**** Information supplied ****

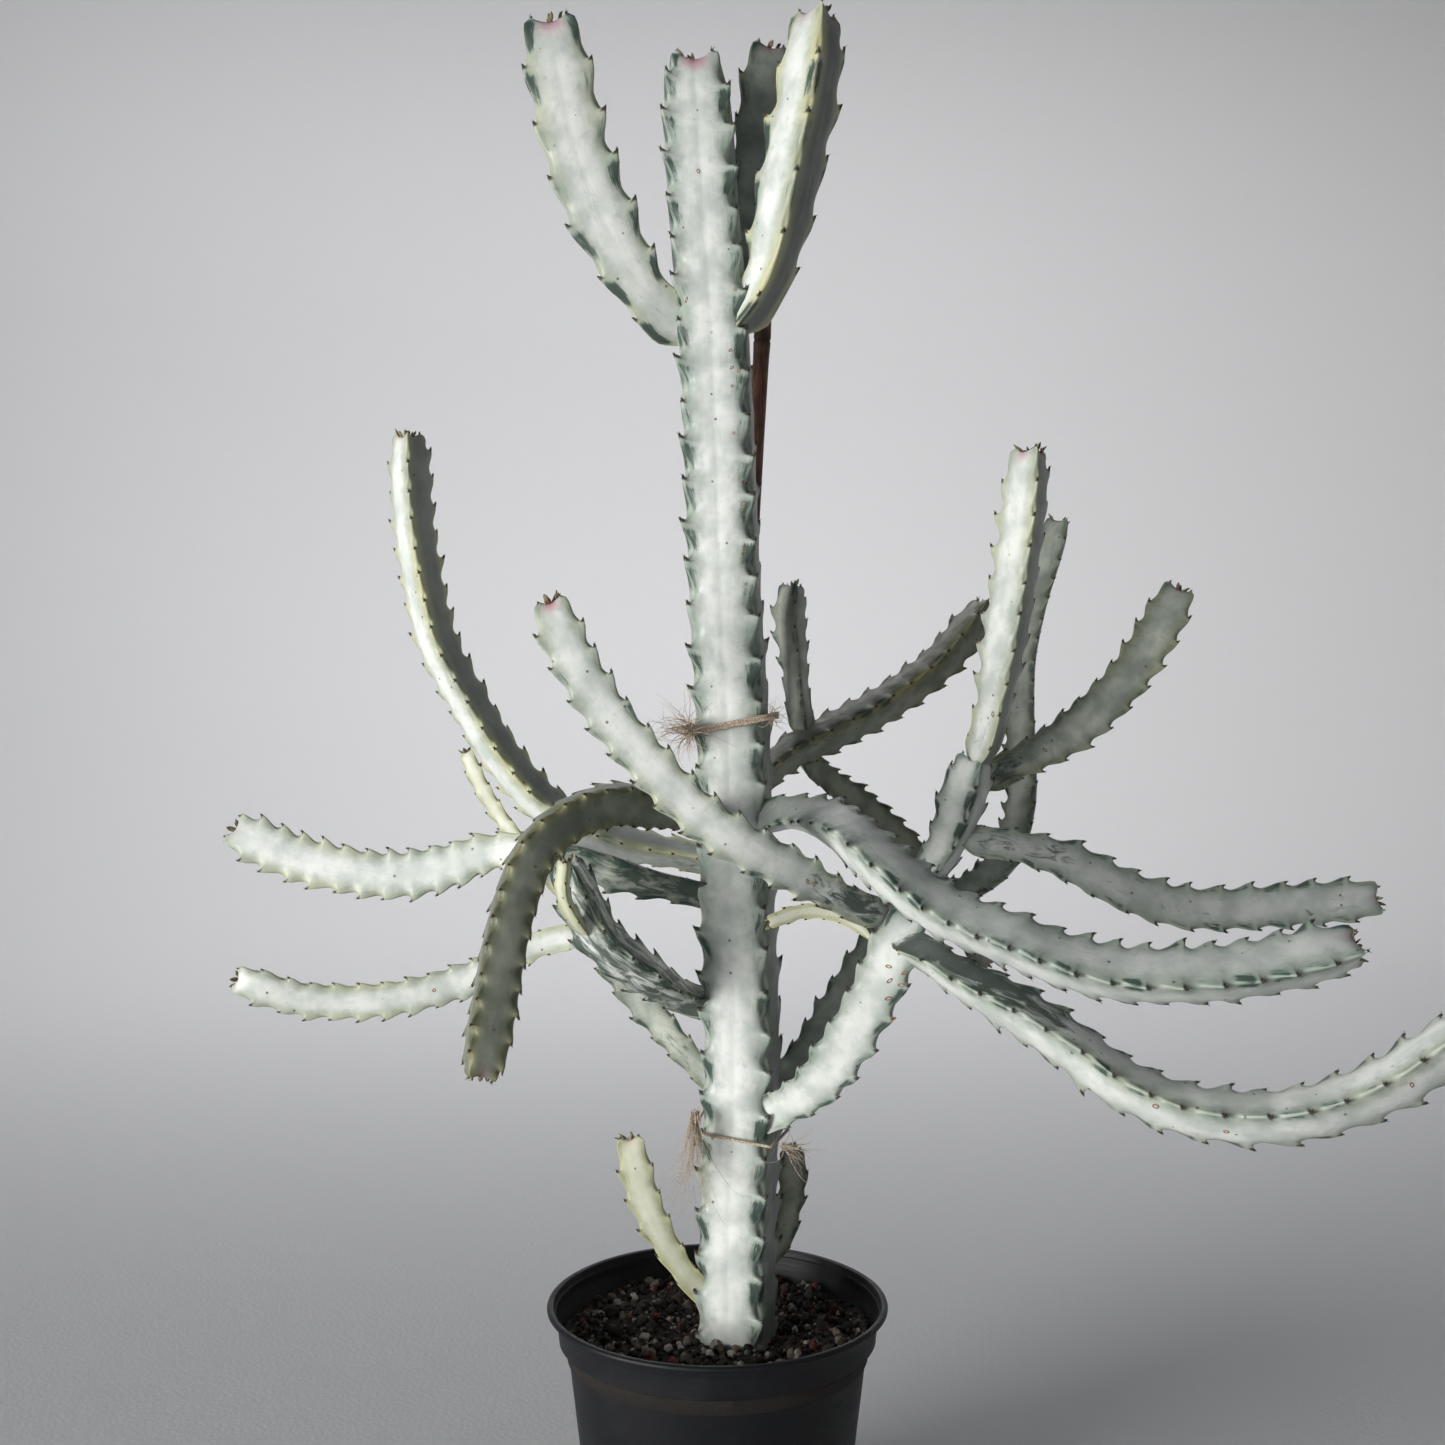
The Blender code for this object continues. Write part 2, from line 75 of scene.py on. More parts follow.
# name: (grows from, ribs, tip radius of a rib over the main stem's, tooth spacing,
#        turn of the ribs in degrees at root and tip, points (right, back, up))
STEMS = {
    "main_stem": (None, 4, 1.00, 19.5, (26, 45), [
        (10, -13, 70), (10, -13, 108), (10, -14, 159), (12, -15, 233), (12, -15, 282),
        (10, -15, 331), (9, -15, 381), (7, -15, 430), (4, -15, 479), (2, -15, 528), (0, -15, 577),
        (-3, -15, 626), (-7, -15, 676), (-10, -15, 720), (-11, -15, 742),
    ]),
    "crown_left": ("main_stem", 3, 0.85, 25, (52, 61), [
        (-11, -15, 604), (-27, -20, 619), (-41, -24, 636), (-55, -27, 662), (-66, -29, 689),
        (-72, -30, 713), (-77, -31, 736), (-80, -32, 754),
    ]),
    "crown_right": ("main_stem", 3, 0.81, 27, (7, 5), [
        (5, -17, 607), (19, -28, 624), (27, -34, 641), (32, -38, 662), (38, -40, 691),
        (44, -42, 721), (48, -43, 754),
    ]),
    "crown_back": ("main_stem", 3, 0.71, 22, (75, 71), [
        (0, -12, 630), (11, 18, 665), (18, 30, 699), (22, 36, 735), (27, 40, 772),
    ]),
    "left_tall_stem": ("main_stem", 3, 0.56, 14, (2, 7), [
        (7, -12, 348), (-16, 2, 352), (-46, 10, 357), (-72, 14, 366), (-93, 15, 381),
        (-112, 15, 404), (-128, 14, 431), (-142, 12, 458), (-150, 9, 492), (-154, 5, 526),
        (-155, 1, 562),
    ]),
    "left_high_limb": ("main_stem", 3, 0.50, 15, (36, 36), [
        (10, -15, 332), (-13, -24, 338), (-34, -30, 343), (-56, -33, 350), (-80, -33, 356),
    ]),
    "left_upper_arm": ("left_high_limb", 3, 0.60, 12, (66, 71), [
        (-68, -33, 352), (-91, -26, 356), (-111, -20, 355), (-131, -16, 348), (-157, -12, 343),
        (-182, -9, 345), (-208, -6, 351), (-233, -3, 361), (-240, -2, 365),
    ]),
    "left_middle_limb": ("main_stem", 3, 0.58, 17, (22, 17), [
        (12, -12, 281), (-11, -18, 283), (-32, -48, 300), (-52, -64, 319), (-62, -68, 338),
        (-68, -70, 353),
    ]),
    "left_mid_stub": ("left_middle_limb", 3, 0.24, 11, (21, 17), [
        (-58, -64, 318), (-64, -82, 331), (-68, -90, 343), (-67, -94, 357),
    ]),
    "left_low_limb": ("main_stem", 3, 0.44, 14, (59, 58), [
        (12, -14, 227), (-2, -8, 241), (-16, -2, 254), (-28, 4, 267), (-41, 8, 282), (-53, 11, 298),
        (-64, 13, 314), (-75, 14, 330),
    ]),
    "left_lower_arm": ("left_low_limb", 3, 0.47, 13, (57, 64), [
        (-62, 13, 308), (-78, 18, 309), (-97, 22, 303), (-118, 25, 291), (-139, 26, 283),
        (-164, 25, 277), (-190, 24, 275), (-215, 22, 277), (-237, 20, 284), (-246, 20, 287),
    ]),
    "left_low_shoot": ("left_low_limb", 3, 0.24, 11, (49, 49), [
        (-75, 14, 324), (-90, 22, 344), (-102, 30, 357), (-112, 35, 368), (-123, 38, 384),
        (-132, 40, 403),
    ]),
    "front_drooping_arm": ("main_stem", 4, 0.52, 10.5, (41, 29), [
        (7, -22, 368), (-13, -48, 375), (-31, -71, 380), (-47, -91, 382), (-64, -108, 376),
        (-77, -121, 363), (-84, -130, 344), (-88, -138, 325), (-91, -142, 305), (-94, -146, 286),
        (-96, -148, 275),
    ]),
    "right_front_limb": ("main_stem", 3, 0.62, 15, (43, 51), [
        (12, -16, 222), (30, -31, 233), (47, -50, 249), (61, -62, 272), (74, -66, 297),
        (82, -68, 317), (88, -68, 330),
    ]),
    "crossing_stem": ("right_front_limb", 3, 0.52, 14.5, (65, 64), [
        (81, -65, 329), (64, -75, 335), (48, -86, 344), (32, -98, 354), (9, -109, 367),
        (-10, -111, 381), (-31, -111, 403), (-49, -110, 425), (-64, -109, 450), (-72, -108, 470),
    ]),
    "inner_stub": ("right_front_limb", 3, 0.24, 10, (55, 57), [
        (73, -62, 317), (60, -56, 328), (42, -54, 331), (24, -56, 326),
    ]),
    "right_low_arm": ("right_front_limb", 3, 0.57, 15, (13, -31), [
        (80, -70, 319), (94, -94, 314), (105, -108, 308), (127, -124, 297), (148, -136, 284),
        (165, -145, 272), (185, -154, 264), (204, -163, 262), (224, -171, 264), (242, -177, 270),
        (260, -183, 280), (277, -188, 293), (293, -192, 306),
    ]),
    "right_sweeping_arm": ("main_stem", 3, 0.62, 13.5, (16, 2), [
        (12, -20, 364), (29, -34, 373), (44, -58, 374), (57, -91, 369), (72, -116, 356),
        (90, -127, 342), (106, -137, 334), (121, -147, 329), (140, -157, 322), (160, -165, 318),
        (180, -171, 318), (200, -176, 320), (219, -180, 324), (233, -183, 328), (246, -185, 332),
    ]),
    "right_back_limb": ("main_stem", 3, 0.54, 15, (26, 31), [
        (16, -10, 230), (37, 12, 241), (55, 28, 258), (69, 38, 277), (81, 43, 294), (92, 45, 310),
        (104, 46, 324),
    ]),
    "right_fork_limb": ("right_back_limb", 4, 0.63, 16, (11, 11), [
        (97, 45, 319), (109, 42, 337), (118, 36, 352), (123, 31, 365), (127, 27, 380),
        (133, 25, 399),
    ]),
    "right_back_stem": ("right_back_limb", 3, 0.50, 11.5, (19, 20), [
        (95, 46, 317), (120, 64, 322), (146, 82, 330), (164, 92, 346), (172, 97, 372),
        (173, 99, 398), (172, 100, 423), (173, 101, 454), (179, 102, 484), (187, 103, 510),
        (194, 104, 532),
    ]),
    "right_tall_stem": ("right_fork_limb", 3, 0.64, 17, (6, 6), [
        (131, 26, 392), (138, 20, 408), (141, 16, 422), (145, 12, 446), (149, 9, 472),
        (153, 7, 501), (156, 5, 527), (158, 4, 555),
    ]),
    "right_slanting_stem": ("right_fork_limb", 3, 0.60, 14, (53, 48), [
        (130, 28, 384), (156, 44, 396), (186, 54, 411), (214, 60, 435), (234, 64, 461),
        (250, 66, 490),
    ]),
    "right_arching_arm": ("right_fork_limb", 3, 0.58, 16, (48, 42), [
        (121, 32, 363), (137, 31, 356), (154, 30, 354), (181, 28, 346), (208, 26, 332),
        (236, 24, 323), (263, 22, 322), (291, 20, 324), (318, 19, 326), (337, 18, 328),
    ]),
    "back_slanting_stem": ("main_stem", 3, 0.56, 14.5, (-3, -9), [
        (10, -12, 379), (36, 22, 402), (62, 38, 415), (89, 52, 429), (115, 64, 447), (133, 72, 465),
        (147, 78, 483),
    ]),
    "back_upright_stem": ("back_slanting_stem", 3, 0.48, 12.5, (7, 7), [
        (47, 28, 407), (43, 40, 430), (41, 44, 452), (39, 46, 473), (40, 48, 491),
    ]),
    "back_hanging_stem": ("back_slanting_stem", 3, 0.47, 13, (41, 43), [
        (41, 26, 402), (57, 56, 389), (74, 78, 376), (93, 96, 360), (113, 108, 340),
        (134, 116, 311), (155, 120, 279),
    ]),
    "base_left_shoot": ("main_stem", 3, 0.42, 14, (64, 57), [
        (5, -16, 129), (-13, -22, 148), (-26, -24, 168), (-35, -25, 188), (-40, -26, 207),
        (-42, -26, 217),
    ]),
    "base_right_shoot": ("main_stem", 3, 0.42, 13, (45, 57), [
        (15, -8, 147), (32, 12, 156), (37, 18, 171), (39, 20, 188), (38, 20, 199),
    ]),
}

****

## What is required
Pick out the lines that contain "from" and copy them.

## Task response
The Blender code for this object continues. Write part 2, from line 75 of scene.py on. More parts follow.
# name: (grows from, ribs, tip radius of a rib over the main stem's, tooth spacing,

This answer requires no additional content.